CELEBRITY BOOK REVIEW: Gary Shteyngart on “The Sugar Frosted Nutsack”

Editor’s note: Any resemblances to actual celebrities — alive or dead — are miraculously coincidental. Celebrity voices channeled by Courtney Maum.

Recently, there has been much talk about my blurbing. This Shteyngart fellow will blurb anyone! He is a promiscuous praiser! He! Blurbs! Too! Much!

Well, if you think I run about the east side of Manhattan in a zebra striped zentai suit with my Bic For Jews pen cap off ready to blurb just anyone, then you are absolutely right! But my blurbery is a form of protectionism. I blurb, therefore I don’t review!

Unless you are Mark Leyner. Mark Leyner, I will make an exception for, and review.

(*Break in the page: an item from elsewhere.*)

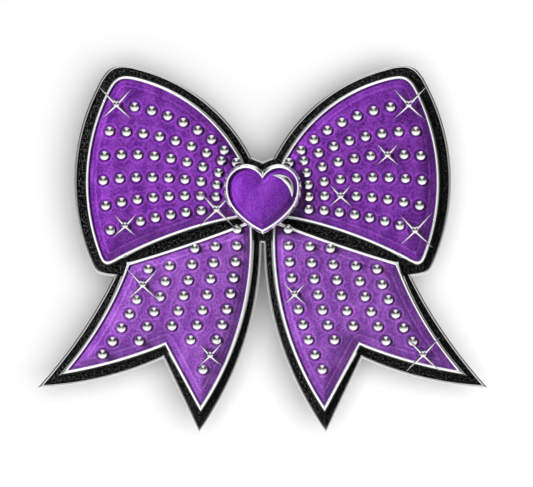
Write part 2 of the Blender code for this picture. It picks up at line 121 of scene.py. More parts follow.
def flat_loops(node, y):
    """Outlines of the node's flat faces at this y, largest first, as counter-clockwise (x, z) points."""
    points, faces = mesh_of(node)
    flat = faces[(np.abs(points[faces][:, :, 1] - y) < 2 * WELD).all(axis=1)]
    edges = {(int(a), int(b)) for face in flat for a, b in zip(face, np.roll(face, -1))}
    following = {a: b for a, b in edges if (b, a) not in edges}
    loops = []
    while following:
        start, here = following.popitem()
        loop = [start]
        while here != start:
            loop.append(here)
            here = following.pop(here)
        loop = points[loop][:, [0, 2]]
        loops.append(loop if area(loop) > 0 else loop[::-1])
    return sorted(loops, key=area, reverse=True)


def area(loop):
    """Area inside an outline, negative if it runs clockwise."""
    x, z = loop[:, 0], loop[:, 1]
    return 0.5 * np.sum(x * np.roll(z, -1) - z * np.roll(x, -1))


def turns(loop):
    """How sharply the outline turns at each point, positive to the left."""
    back = loop - np.roll(loop, 1, axis=0)
    ahead = np.roll(loop, -1, axis=0) - loop
    cross = back[:, 0] * ahead[:, 1] - back[:, 1] * ahead[:, 0]
    return np.arctan2(cross, (back * ahead).sum(axis=1))


def sharp_points(loop):
    return np.abs(turns(loop)) > CORNER


def refined(loop, step):
    """A finer outline on a smooth curve through the same points, and where its corners are in it."""
    sharp = sharp_points(loop)
    count = len(loop)
    fine, corners = [], []
    for i in range(count):
        j = (i + 1) % count
        start, end = loop[i], loop[j]
        before = 2 * start - end if sharp[i] else loop[i - 1]
        after = 2 * end - start if sharp[j] else loop[(j + 1) % count]
        length = np.linalg.norm(end - start)
        slope_start = tangent(before, start, end) * length
        slope_end = tangent(start, end, after) * length
        if sharp[i]:
            corners.append(len(fine))
            slope_start = 1.5 * (end - start) - 0.5 * slope_end
        if sharp[j]:
            slope_end = 1.5 * (end - start) - 0.5 * slope_start
        pieces = max(1, math.ceil(length / step))
        for k in range(pieces):
            t = k / pieces
            # a cubic Hermite curve from start to end
            fine.append(
                (2 * t**3 - 3 * t**2 + 1) * start
                + (t**3 - 2 * t**2 + t) * slope_start
                + (3 * t**2 - 2 * t**3) * end
                + (t**3 - t**2) * slope_end
            )
    return np.array(fine), corners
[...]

My first introduction to the comic provocations of this gifted rabble-rouser was in 1996, when he went on Charlie Rose to talk about the future of fiction with David Foster Wallace and Jonathan Franzen in a black suit and paisley necktie. Two of these writers would go on to write novels that defined a generation. But only one of them had the gonads to show up in a tie!

I learned a lot about spine-having from Mr. Leyner. I was all set to release my first novel under the title, “Uh Oh, Where Is Russia?” when I stopped to pick up a withered balloon on my carpet and, bending down, confronted the spines of Leyner’s novels in the “it’s fun!” section of my personal library. My Cousin, My Gastroenterologist. I Smell Esther Williams. Why Do Men Have Nipples? Hundreds of Questions You’d Only Ask Your Doctor After Your Third Martini. Here is a man, I thought, who is not worried about the spine! He does not care how many words go on it, he only cares if it is crazy! I decided, right then and there, while fondling the remnants of the sword balloon I’d made for my half-birthday the week before, that I, too, would put oomph into my forthcoming book titles. And so, instead of releasing, “Uh oh, where is Russia?” I released The Russian Debutante’s Handbook.

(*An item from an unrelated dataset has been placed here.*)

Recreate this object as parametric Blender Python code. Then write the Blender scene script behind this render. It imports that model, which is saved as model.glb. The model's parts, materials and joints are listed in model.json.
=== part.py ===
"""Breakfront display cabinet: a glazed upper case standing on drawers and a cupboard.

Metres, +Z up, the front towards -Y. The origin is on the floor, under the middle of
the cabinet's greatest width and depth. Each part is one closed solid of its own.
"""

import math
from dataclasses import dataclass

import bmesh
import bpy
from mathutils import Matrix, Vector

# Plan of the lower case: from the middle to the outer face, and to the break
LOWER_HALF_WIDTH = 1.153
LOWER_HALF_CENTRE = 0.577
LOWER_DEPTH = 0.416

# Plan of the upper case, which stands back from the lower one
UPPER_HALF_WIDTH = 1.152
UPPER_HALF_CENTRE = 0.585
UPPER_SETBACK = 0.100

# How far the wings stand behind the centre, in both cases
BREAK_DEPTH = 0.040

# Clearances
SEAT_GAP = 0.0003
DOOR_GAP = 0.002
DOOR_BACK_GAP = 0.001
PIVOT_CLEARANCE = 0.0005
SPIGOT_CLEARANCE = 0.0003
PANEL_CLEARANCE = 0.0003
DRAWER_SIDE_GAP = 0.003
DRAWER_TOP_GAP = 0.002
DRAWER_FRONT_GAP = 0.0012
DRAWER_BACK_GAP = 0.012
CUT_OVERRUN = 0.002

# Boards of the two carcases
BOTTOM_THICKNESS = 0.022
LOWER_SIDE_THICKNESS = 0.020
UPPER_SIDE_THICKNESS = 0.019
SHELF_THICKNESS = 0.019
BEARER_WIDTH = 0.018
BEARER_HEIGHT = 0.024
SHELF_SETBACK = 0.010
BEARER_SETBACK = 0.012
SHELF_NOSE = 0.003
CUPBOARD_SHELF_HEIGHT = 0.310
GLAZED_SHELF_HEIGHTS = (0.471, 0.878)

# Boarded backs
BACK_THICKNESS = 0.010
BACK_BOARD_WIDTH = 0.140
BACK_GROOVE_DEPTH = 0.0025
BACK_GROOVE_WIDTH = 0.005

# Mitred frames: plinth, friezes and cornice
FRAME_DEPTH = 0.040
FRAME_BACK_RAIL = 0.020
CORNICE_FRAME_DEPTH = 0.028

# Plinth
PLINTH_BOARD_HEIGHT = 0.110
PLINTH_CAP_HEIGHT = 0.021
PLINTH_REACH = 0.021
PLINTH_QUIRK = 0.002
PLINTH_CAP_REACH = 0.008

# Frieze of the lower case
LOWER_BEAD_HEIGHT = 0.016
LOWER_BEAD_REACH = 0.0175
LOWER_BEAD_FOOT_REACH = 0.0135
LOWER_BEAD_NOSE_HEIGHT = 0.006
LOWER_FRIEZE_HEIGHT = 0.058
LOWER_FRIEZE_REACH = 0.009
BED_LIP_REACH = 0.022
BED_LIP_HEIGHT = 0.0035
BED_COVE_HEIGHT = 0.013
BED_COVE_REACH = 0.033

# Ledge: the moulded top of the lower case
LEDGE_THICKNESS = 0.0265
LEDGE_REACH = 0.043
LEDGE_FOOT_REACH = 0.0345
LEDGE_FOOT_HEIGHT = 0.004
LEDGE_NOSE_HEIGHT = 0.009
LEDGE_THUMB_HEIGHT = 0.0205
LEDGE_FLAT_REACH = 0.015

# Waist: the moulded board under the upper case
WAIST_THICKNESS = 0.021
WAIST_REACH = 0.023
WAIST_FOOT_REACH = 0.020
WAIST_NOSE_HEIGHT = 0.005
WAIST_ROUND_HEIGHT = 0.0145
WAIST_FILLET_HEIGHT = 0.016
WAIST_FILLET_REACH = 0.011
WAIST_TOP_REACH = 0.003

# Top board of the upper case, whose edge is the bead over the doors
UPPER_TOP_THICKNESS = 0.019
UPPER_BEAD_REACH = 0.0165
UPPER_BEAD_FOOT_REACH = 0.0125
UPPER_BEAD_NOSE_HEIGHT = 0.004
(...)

But enough about Mark Leyner. Let us talk about his book. Originally, I was going to direct you to the reading group guide at www.hachettebookgroup.com so you could find out what it’s about, but the link appears to be broken. This is not surprising! If I had to summarize the plot of The Sugar Frosted Nutsack, I’d be broken, too!

Which is why we will leave the pedantic task of plot summarization to my colleague, Ben Marcus, who recently reviewed The Sugar Frosted Nutsack for the New York Times. Just a minute, please. I have re-read his article, and it appears that Marcus has no idea what it’s about, either. No bother. We’ll press on!

“The Nutsack” (abbreviation, mine) is a literary pièce montée of Leyner’s other work. Phantasmagorical, brash and super-sexy, this book is a neuron without a doctrine. His sentences have no synapses―it is through metalexicographic contortions that the signal is passed. In a nutshell (nutshell, ha!), “The Nutsack” presents us with a host of bold-faced Gods who live in the tallest skyscraper in Dubai, where they engage in inter-suite reputational takedowns and generally do a really shitty job of ruling the world. Anyone who has ever received a unsettling text message followed by an emoticon, or waited for a chai latte for like, a really long time while the barista finished a pretty sub-par conversation, will understand the passive-aggressive power that the fictional God XOXO wields.

His goal is to destroy the world by leaving it in limbo. His conciliatory evasions are particularly deplorable when executed against the story’s hero, an unemployed butcher from New Jersey who is fated to die at a specific time that XOXO keeps on rescheduling. I mean, really. Who wants to put up with celestial non-professionalism when it comes to their own death?

Aside from the experimental typography that makes Leyner so popular with hot chicks who ❤ semiotics, his novels also present the reader with a semantic scavenger hunt for the sharp and geeky―let the smartest find what meaning they will. Deep within this creation story about the controlled and the controlling, I found, for example, a surprising muse. I have come away convinced that “The Nutsack” was heavily influenced―one could even say sperminated―by the German cult fantasy novel, The Neverending Story.

If you are surprised to hear me compare a post-post-modern comic meta-novel penned by a resident of New Jersey to a sci-fi epic fantasy written by a German, well, you have never been outlet shopping in Secaucus on Black Friday. The Neverending Story is a self-referential work of fiction. The book is named after the book that is the story’s subject, and anyone who reads it becomes a character in the book, and thus, in the story. Well, get this, my fellow Smarties, the exact same thing happens in The Sugar Frosted Nutsack. The novel is a transcript of the experience of reading the book, and anyone who reads it becomes a part of “The Nutsack.” Take that, Ben Marcus! You didn’t mention this mis en abyme shit in the Times!

In conclusion to my first long-form review, I present the blurb that graced the polka-dotted ectoderm protecting Leyner’s ninth book. “America should treasure its rare, true original voices, and Mark Leyner is one of them. So treasure him already, you bastards!

I could not write this better than I’ve already written it myself!